Items:
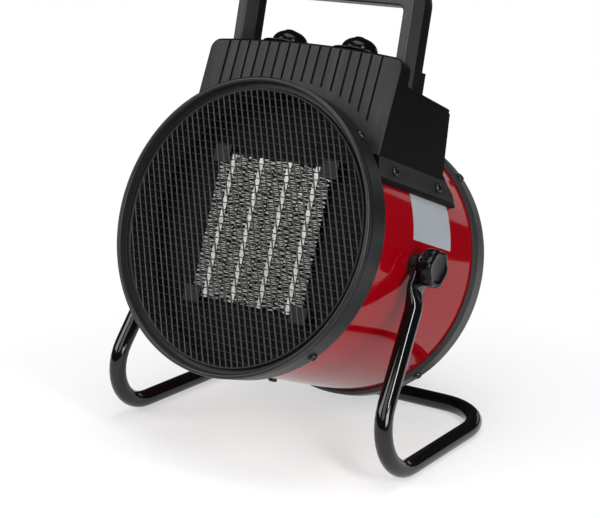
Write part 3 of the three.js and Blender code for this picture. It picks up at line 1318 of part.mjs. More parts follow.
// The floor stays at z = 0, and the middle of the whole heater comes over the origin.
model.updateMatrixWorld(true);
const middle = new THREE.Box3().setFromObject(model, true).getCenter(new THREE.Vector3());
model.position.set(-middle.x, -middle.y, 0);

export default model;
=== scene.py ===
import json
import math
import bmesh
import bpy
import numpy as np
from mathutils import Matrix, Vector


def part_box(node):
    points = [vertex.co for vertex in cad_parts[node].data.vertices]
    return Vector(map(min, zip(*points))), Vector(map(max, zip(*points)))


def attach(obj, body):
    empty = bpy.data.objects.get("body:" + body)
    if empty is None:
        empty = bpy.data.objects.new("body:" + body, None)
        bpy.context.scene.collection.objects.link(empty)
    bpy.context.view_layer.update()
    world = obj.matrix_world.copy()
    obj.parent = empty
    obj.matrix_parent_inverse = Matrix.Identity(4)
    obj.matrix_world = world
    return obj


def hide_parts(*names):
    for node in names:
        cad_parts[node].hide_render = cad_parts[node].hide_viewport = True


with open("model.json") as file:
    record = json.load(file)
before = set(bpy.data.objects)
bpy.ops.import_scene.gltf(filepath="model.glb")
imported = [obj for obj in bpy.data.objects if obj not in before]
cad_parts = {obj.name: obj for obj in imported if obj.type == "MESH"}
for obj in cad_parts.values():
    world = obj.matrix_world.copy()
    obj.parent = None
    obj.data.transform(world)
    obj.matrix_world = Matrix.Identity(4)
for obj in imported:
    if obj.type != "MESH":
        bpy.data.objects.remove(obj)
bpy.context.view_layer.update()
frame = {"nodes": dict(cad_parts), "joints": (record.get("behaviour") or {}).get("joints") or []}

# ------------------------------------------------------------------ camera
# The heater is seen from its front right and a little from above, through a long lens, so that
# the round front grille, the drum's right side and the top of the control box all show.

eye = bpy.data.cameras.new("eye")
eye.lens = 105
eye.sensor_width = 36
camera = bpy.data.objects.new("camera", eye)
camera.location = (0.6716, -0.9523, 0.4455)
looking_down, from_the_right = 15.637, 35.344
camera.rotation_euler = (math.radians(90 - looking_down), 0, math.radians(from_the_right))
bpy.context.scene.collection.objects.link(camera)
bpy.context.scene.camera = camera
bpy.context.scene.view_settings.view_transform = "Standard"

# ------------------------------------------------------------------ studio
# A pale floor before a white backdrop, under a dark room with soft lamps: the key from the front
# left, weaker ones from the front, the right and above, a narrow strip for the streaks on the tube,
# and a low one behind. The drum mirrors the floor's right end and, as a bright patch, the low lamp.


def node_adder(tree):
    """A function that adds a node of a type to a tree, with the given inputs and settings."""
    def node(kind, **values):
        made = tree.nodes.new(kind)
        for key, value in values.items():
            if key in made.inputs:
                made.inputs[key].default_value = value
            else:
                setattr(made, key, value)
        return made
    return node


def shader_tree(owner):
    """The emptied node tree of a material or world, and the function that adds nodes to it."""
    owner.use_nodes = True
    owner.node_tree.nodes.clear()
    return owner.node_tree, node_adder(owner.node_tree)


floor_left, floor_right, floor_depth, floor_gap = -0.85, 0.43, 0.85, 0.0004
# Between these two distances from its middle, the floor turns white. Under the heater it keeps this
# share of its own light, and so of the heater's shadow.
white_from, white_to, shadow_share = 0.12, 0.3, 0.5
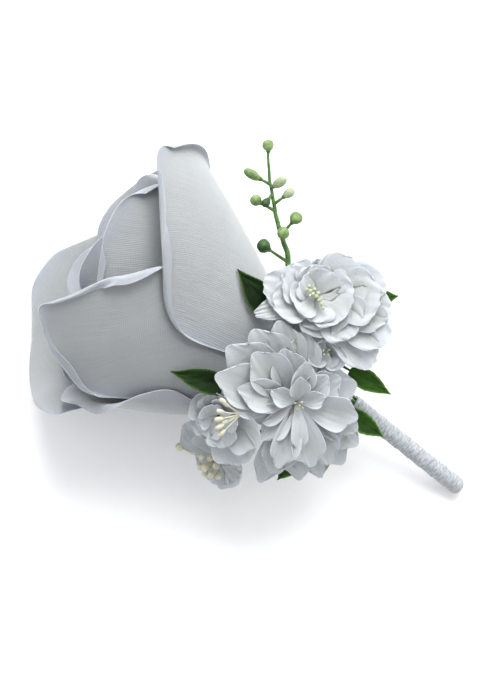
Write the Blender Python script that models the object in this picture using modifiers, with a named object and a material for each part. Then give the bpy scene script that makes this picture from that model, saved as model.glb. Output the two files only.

Written problem: Copy verbatim the line that contains "zip(*points))), Vector(map(max, zip(*points)))", the line that contains "obj.parent = empty", and all lines between them.

Exercise response:
    return Vector(map(min, zip(*points))), Vector(map(max, zip(*points)))


def attach(obj, body):
    empty = bpy.data.objects.get("body:" + body)
    if empty is None:
        empty = bpy.data.objects.new("body:" + body, None)
        bpy.context.scene.collection.objects.link(empty)
    bpy.context.view_layer.update()
    world = obj.matrix_world.copy()
    obj.parent = empty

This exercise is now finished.